Psychology Ph.D. Dissertations


Hormones and social behavioral development: Influences of corticosterone in the neonate rat

Date of Award


Document Type


Degree Name

Doctor of Philosophy (Ph.D.)



First Advisor

Casey Cromwell, PhD

Second Advisor

Huber Robert, PhD (Committee Member)

Third Advisor

Meserve Lee, PhD (Committee Member)

Fourth Advisor

Musher-Eizenman Dara, PhD (Committee Member)


Exposure to prenatal stress (PNS) has been shown to induce a set of psychological and behavioral changes in the developing offspring. The rat model was used to investigate whether PNS and/or pharmacological corticosterone manipulations produce changes in the ability of the pup to express social motivation. The first experiment was designed to replicate previous work on PNS and extend the investigation on socially-mediated behaviors.
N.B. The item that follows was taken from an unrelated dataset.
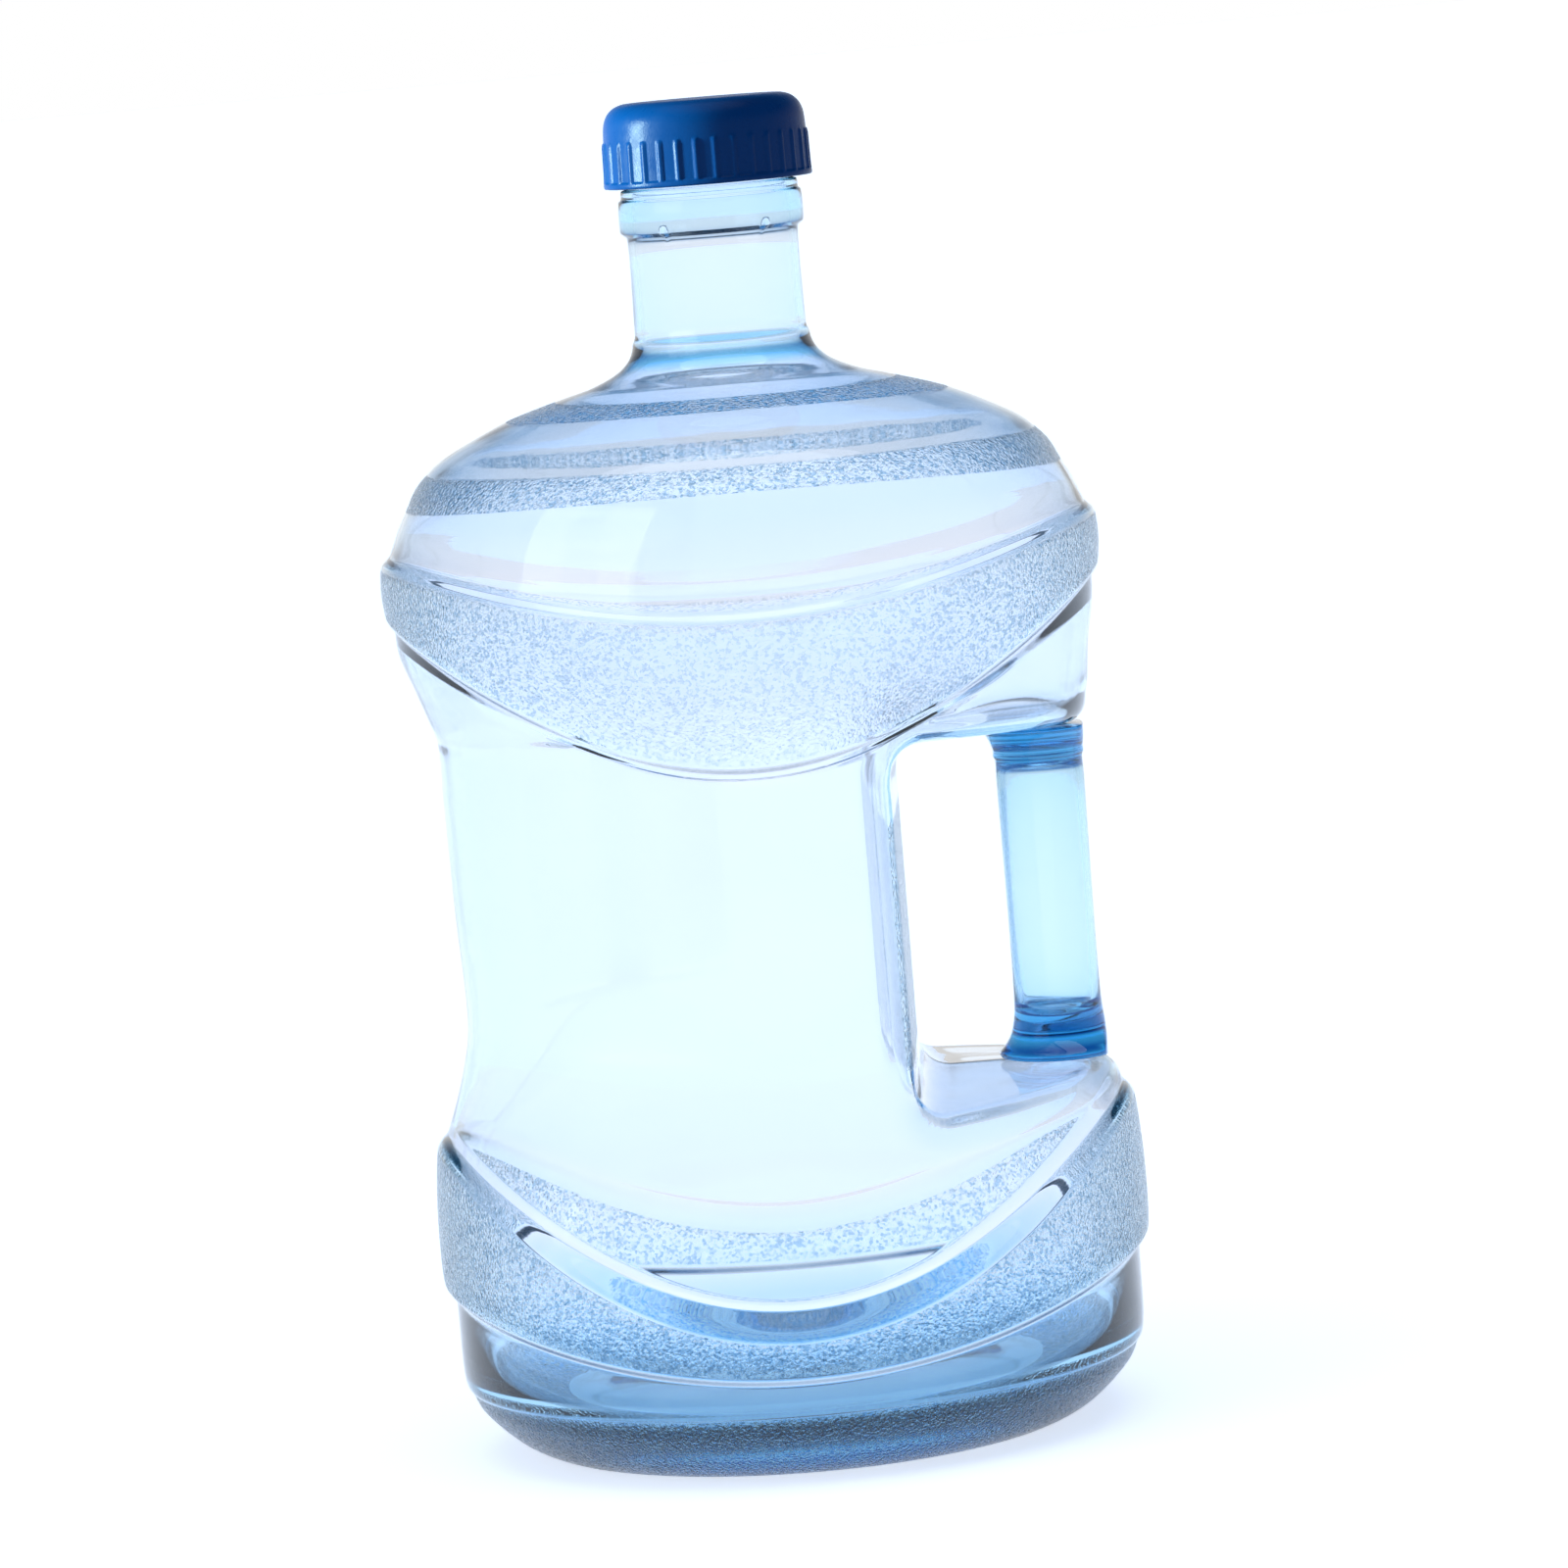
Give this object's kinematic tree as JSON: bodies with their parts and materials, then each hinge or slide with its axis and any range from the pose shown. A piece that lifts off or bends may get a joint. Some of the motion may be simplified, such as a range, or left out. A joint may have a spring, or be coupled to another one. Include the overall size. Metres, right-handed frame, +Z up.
{
  "type": "water jug",
  "caption": "Large clear moulded water jug with frosted wave bands, a drafted hand recess holding a vertical grip bar, and a ribbed screw cap with a sealing disc.",
  "frame": {"origin": "centre of the face the jug stands on, on the jug's own upright axis", "axes": "+Z up along the neck, +X towards the grip, front faces -Y"},
  "size_m": [0.2, 0.1986, 0.3731],
  "materials": {
    "clear_blue_plastic": "clear, with frosted bands",
    "tinted_grip_plastic": "clear, tinted",
    "blue_cap_plastic": "satin",
    "liner_foam": "matt"
  },
  "bodies": {
    "bottle": {"bottle_shell": "clear_blue_plastic", "handle_grip": "tinted_grip_plastic"},
    "liner": {"cap_liner": "liner_foam"},
    "cap": {"cap_shell": "blue_cap_plastic"}
  },
  "joints": [
    {"name": "cap_rise", "type": "slide", "parent": "bottle", "child": "liner", "axis": [0, 0, 1], "range_m": [0, 0.0211]},
    {"name": "cap_turn", "type": "hinge", "parent": "liner", "child": "cap", "pos_m": [0, 0, 0.36], "axis": [0, 0, 1], "range_deg": [0, 1260]}
  ],
  "couplings": [
    {"joint": "cap_rise", "follows": "cap_turn", "m_per_rad": 0.00095493}
  ]
}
The second experiment attempts to replicate the findings of Experiment 1 by mimicking PNS behaviors through direct corticosterone administration. Finally, the third Experiment was designed to investigate whether the effects of PNS could be ameliorated by administration of the drug metyrapone. The measures used to assess socially-mediated behaviors are 1) separation vocalizations, 2) conditioned odor preference, 3) conditioned odor aversion, and 4) anesthetized dam approach and duration of contact. Results of the first experiment did not replicate those of previous studies (Harmon et al., 2009). Experiment 2 found that direct corticosterone administration is not able to mimic both the physiological and behavioral deficits observed in the PNS model. The third experiment demonstrated that metyrapone was not able to restore the socially-mediated behaviors in PNS rats. These findings indicate that PNS has a much more dynamic impact on rat pup physiology than just elevations in corticosterone. Additionally, attempts to lower corticosterone in PNS pups via administration of metyrapone aren’t sufficient to restore atypical behaviors in PNS rats.This dissertation has implications for the treatment of psychological disorders, like autism spectrum disorder, involving disruptions in learning and social behaviors and raises concerns using elevated corticosterone levels as a model for PNS deficits.